Japan, the United States, the European Union, the Economic Commission for Africa and the Economic Commission for Europe welcomed the statement and expressed their willingness to participate in the Global Review. Some members expressed concern about the theme.

The meeting heard reports from members and organisations on their Aid for Trade implementation activities.

The European Union presented an overview of its accountability report on improving support in mobilizing financing for development. Dr Waleed Al-Wohaib, Chief Executive Officer of the International Islamic Trade Finance Corporation, presented an update on the Aid for Trade initiative for the Arab states. China, India and Morocco also stated their continued commitment to Aid for Trade.

Bangladesh, Singapore and Korea shared their experience in implementing their Aid for Trade work programme. The Enhanced Integrated Framework and Comoros also provided an update on their activities, notably a “Vision 2015 and Aid for Trade” round table meeting taking place on 8 November 2012. The Caribbean and the Pacific Islands Forum shared experiences on their regional Aid for Trade strategy.
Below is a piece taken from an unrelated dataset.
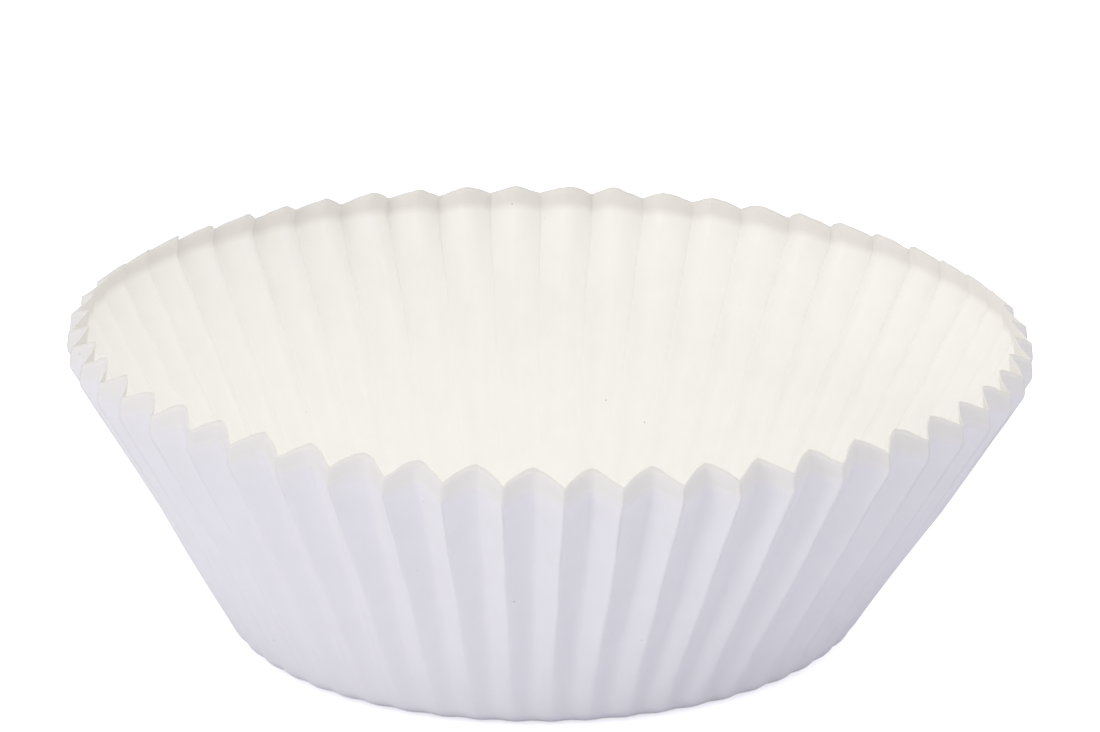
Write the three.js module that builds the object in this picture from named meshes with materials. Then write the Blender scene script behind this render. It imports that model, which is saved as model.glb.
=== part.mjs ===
// Paper baking cup: one disc of greaseproof paper pressed into a fluted cup with a flat round floor.
// Millimetres, +Z up. The origin is the middle of the floor's underside and one outer fold faces -Y.

import * as THREE from 'three';

// Floor and wall, measured along the middle of the paper, halfway between two folds
const floorDiameter = 47.2; // the flat round part that the cup stands on
const floorEdgeRadius = 2.4; // bend from the floor into the wall
const wallLength = 25; // straight paper from that bend up to the rim crease
const wallLean = 29.3; // degrees that the wall opens outwards from upright

// Rim band above the crease
const bandLength = 1.65;
const bandLean = -7.3; // degrees from upright, negative because the band turns back inwards
const rimScallop = 0.3; // how much further the cut edge reaches on the inner folds, in paper

// Pleats, with their depth measured from inner to outer fold
const pleatCount = 54;
const pleatDepthAtFloor = 0.25; // along the cup's radius
const pleatDepthOfWall = 1.62; // at the rim crease, square to the wall
const pleatDepthOfBand = 1.35; // square to the band
const innerFoldRoundness = 0.6; // 0 is a straight zigzag, 1 is a full round arch between two creases

const paperThickness = 0.1;

// Facets
const stepsPerPleat = 6;
const floorEdgeSteps = 3;
const wallSteps = 3;

const degree = Math.PI / 180;

// Directions in the section plane for paper that leans outwards by some degrees from upright
function alongPaper(lean) {
  return new THREE.Vector2(Math.sin(lean * degree), Math.cos(lean * degree));
}

function squareToPaper(lean) {
  return new THREE.Vector2(Math.cos(lean * degree), -Math.sin(lean * degree));
}

// Stations along the middle of the paper, from the cup's axis out to the cut edge. Each one has the
// direction of the paper's outer face and its reach: the way from the inner fold to the outer fold.
function paperStations() {
  const upTheWall = alongPaper(wallLean);
  const upTheBand = alongPaper(bandLean);
  const outOfWall = squareToPaper(wallLean);
  const outOfBand = squareToPaper(bandLean);
  const acrossCrease = outOfWall.clone().add(outOfBand).divideScalar(1 + outOfWall.dot(outOfBand));
  const floorReach = new THREE.Vector2(pleatDepthAtFloor, 0);

  // The crease is mitred: on each fold it lies where the wall's fold line meets the band's
  const creaseTurn = (wallLean - bandLean) * degree;
  const creaseReach = upTheWall.clone().multiplyScalar(pleatDepthOfBand)
    .addScaledVector(upTheBand, -pleatDepthOfWall)
    .divideScalar(Math.sin(creaseTurn));

  // A fold line on the outside of the turn runs further round the crease. Every fold line has the same
  // length of paper, so the cut edge stands lower on the outer folds, and the scallop adds to that.
  const edgeDrop = (pleatDepthOfWall + pleatDepthOfBand) * Math.tan(creaseTurn / 2) + rimScallop;
  const rimReach = outOfBand.clone().multiplyScalar(pleatDepthOfBand)
    .addScaledVector(upTheBand, -edgeDrop);

  const floorHeight = paperThickness / 2;
  const floorLean = 90;
  const stations = [{
    point: new THREE.Vector2(0, floorHeight),
    outward: squareToPaper(floorLean),
    reach: new THREE.Vector2(0, 0),
  }];

  const bendCentre = new THREE.Vector2(floorDiameter / 2, floorHeight + floorEdgeRadius);
  for (let step = 0; step <= floorEdgeSteps; step += 1) {
    const outward = squareToPaper(THREE.MathUtils.lerp(floorLean, wallLean, step / floorEdgeSteps));
    const point = bendCentre.clone().addScaledVector(outward, floorEdgeRadius);
    stations.push({ point, outward, reach: floorReach });
  }

  const foot = stations.at(-1).point;
  for (let step = 1; step <= wallSteps; step += 1) {
    const share = step / wallSteps;
    stations.push({
      point: foot.clone().addScaledVector(upTheWall, wallLength * share),
      outward: share < 1 ? outOfWall : acrossCrease,
      reach: floorReach.clone().lerp(creaseReach, share),
    });
  }

  const crease = stations.at(-1).point;
  stations.push({
    point: crease.clone().addScaledVector(upTheBand, bandLength),
    outward: outOfBand,
    reach: rimReach,
  });
  return stations;
}

// How far a column lies towards the inner fold of its pleat: 0 on the outer fold, 1 on the inner fold.
// The outer folds are sharp creases and the inner folds are rounded.
function inwardness(column) {
  const step = column % stepsPerPleat;
  const fromInnerFold = Math.abs(1 - (2 * step) / stepsPerPleat);
  const arch = Math.cos((fromInnerFold * Math.PI) / 2);
  return THREE.MathUtils.lerp(1 - fromInnerFold, arch, innerFoldRoundness);
}

// A pleat's flanks are tilted, so the paper measures more along the section than square to itself
function tiltFactor(column, radius, depth) {
  if (radius === 0) return 1;
  const stepWidth = (2 * Math.PI * radius) / (pleatCount * stepsPerPleat);
  const here = inwardness(column);
  const before = inwardness(column + stepsPerPleat - 1);
  const after = inwardness(column + 1);
  const slope = (depth * (Math.abs(after - here) + Math.abs(here - before))) / (2 * stepWidth);
  return Math.hypot(1, slope);
}

// One point of the section, on the outer face (side 1) or the inner face (side -1) of the paper
function paperPoint({ point, outward, reach }, column, side) {
  const halfPaper = (paperThickness / 2) * (reach.y === 0 ? 1 : tiltFactor(column, point.x, reach.length()));
  return point.clone()
    .addScaledVector(reach, 0.5 - inwardness(column))
    .addScaledVector(outward, side * halfPaper);
}

// The section runs out along the outer face and back along the inner face. It is turned about the axis
// with a few columns to each pleat, and each column is then moved to its own place in the pleat.
function pleatedCup() {
  const outerFace = paperStations().map((station) => ({ station, side: 1 }));
  const innerFace = outerFace.map(({ station }) => ({ station, side: -1 })).reverse();
  const section = [...outerFace, ...innerFace];
  const outerFoldProfile = section.map(({ station, side }) => paperPoint(station, 0, side));
  const columns = pleatCount * stepsPerPleat;
  const cup = new THREE.LatheGeometry(outerFoldProfile, columns);
  const position = cup.getAttribute('position');
  for (let column = 0; column <= columns; column += 1) {
    const turn = (2 * Math.PI * column) / columns;
    section.forEach(({ station, side }, row) => {
      const place = paperPoint(station, column, side);
      const vertex = column * section.length + row;
      position.setXYZ(vertex, place.x * Math.sin(turn), place.y, place.x * Math.cos(turn));
    });
  }
  cup.rotateX(Math.PI / 2);
  cup.computeVertexNormals();
  return cup;
}

const greaseproofPaper = new THREE.MeshStandardMaterial({
  name: 'white greaseproof paper',
  color: 0xf1f0ee,
  roughness: 0.75,
  metalness: 0,
  side: THREE.DoubleSide,
});

const paperCup = new THREE.Mesh(pleatedCup(), greaseproofPaper);
paperCup.name = 'paper_cup';

const bakingCup = new THREE.Group();
bakingCup.name = 'baking_cup';
bakingCup.add(paperCup);

export default bakingCup;
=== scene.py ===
# Paper baking cup: one pleated paper disc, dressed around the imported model
import math

import bpy
from mathutils import Matrix, Vector


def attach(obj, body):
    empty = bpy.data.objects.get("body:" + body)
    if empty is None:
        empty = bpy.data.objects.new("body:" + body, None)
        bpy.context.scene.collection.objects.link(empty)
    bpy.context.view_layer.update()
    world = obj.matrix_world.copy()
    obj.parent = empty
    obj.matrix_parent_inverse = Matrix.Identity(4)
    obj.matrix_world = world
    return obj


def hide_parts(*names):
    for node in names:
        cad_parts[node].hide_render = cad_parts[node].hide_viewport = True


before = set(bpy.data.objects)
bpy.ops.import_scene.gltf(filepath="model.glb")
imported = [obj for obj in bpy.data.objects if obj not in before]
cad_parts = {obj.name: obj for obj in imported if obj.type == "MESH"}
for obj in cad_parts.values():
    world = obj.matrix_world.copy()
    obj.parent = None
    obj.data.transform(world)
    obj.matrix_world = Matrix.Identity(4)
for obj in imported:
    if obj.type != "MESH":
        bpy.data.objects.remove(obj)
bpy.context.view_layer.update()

mm = 0.001
print("frame loaded:", sorted(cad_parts))


def linearColour(hexText):
    channels = [int(hexText[at:at + 2], 16) / 255 for at in (1, 3, 5)]
    return [c / 12.92 if c <= 0.04045 else ((c + 0.055) / 1.055) ** 2.4 for c in channels] + [1.0]


# adds a node, sets its properties, and fills its inputs with values or links
def addNode(tree, kind, inputs=None, items=0, **settings):
    node = tree.nodes.new(kind)
    for name, value in settings.items():
        setattr(node, name, value)
    for _ in range(items):
        node.index_switch_items.new()
    for key, value in (inputs or {}).items():
        if isinstance(value, bpy.types.Node):
            value = value.outputs[0]
        if isinstance(value, bpy.types.NodeSocket):
            tree.links.new(value, node.inputs[key])
        else:
            node.inputs[key].default_value = value
    return node


# The cup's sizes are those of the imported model. The mesh steps, the lean of the mouth and the small
# faults of a pressed cup come on top.
paperCup = {
    "floorDiameter": 47.2 * mm,
    "floorEdgeRadius": 2.4 * mm,
    "wallLength": 25.0 * mm,
    "wallLean": math.radians(29.3),
    "bandLength": 1.65 * mm,
    "bandLean": math.radians(-7.3),
    "creaseRadius": 1.2 * mm,
    "rimScallop": 0.3 * mm,
    "pleatCount": 54,
    "pleatDepthAtFloor": 0.25 * mm,
    "pleatDepthOfWall": 1.62 * mm,
    "pleatDepthOfBand": 1.35 * mm,
    "innerFoldRoundness": 0.6,
    "footSoftness": 0.9,        # how far the pleats are smooth waves at the floor edge
    "stepsPerPleat": 16,
    "foldCrispness": 1.35,      # over 1 puts more of the steps near the outer fold
    "wallRings": 0.85 * mm,     # spacing of the mesh rings
    "bandRings": 0.42 * mm,
    "floorRings": 3.4 * mm,
    "bendSteps": 6,
    "paperThickness": 0.1 * mm,
    "mouthLean": math.radians(1.75),
    "leanHeight": 12.0 * mm,    # the lean is full from here up
    "unevenDepth": 0.16,
    "unevenPitch": 0.12,        # in pleats
    "unevenEdge": 0.2 * mm,
    "unevenRun": 18.0 * mm,     # how far a fault runs up the wall
    "unevenDetail": 3.0,
    "unevenRoughness": 0.7,     # share of small wobbles along a fold
    "edgeFade": 4.0,            # how soon an uneven cut edge evens out below the crease
    "seed": 3.0,
    "noiseGap": 50.0,           # keeps the noises for depth, pitch and edge apart
    "weldDistance": 0.001 * mm,
}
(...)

The International Trade Centre presented a report on the World Export Development Forum held in Jakarta, Indonesia, on 15-17 October 2012.

On monitoring and evaluation, Dr Tatsufumi Yamagata of the Japan External Trade Organization reported on Japan's evaluation of its Aid for Trade policies and programme. Mr Frans Lammersen of the OECD provided an update on the joint meeting of the Trade Committee on Aid for Trade held in September and OECD’s other Aid for Trade related activities. Mr Michael Roberts, Aid for Trade Coordinator at the WTO Secretariat, outlined the Aid for Trade monitoring exercise and highlighted the end of year deadline for members’ submissions.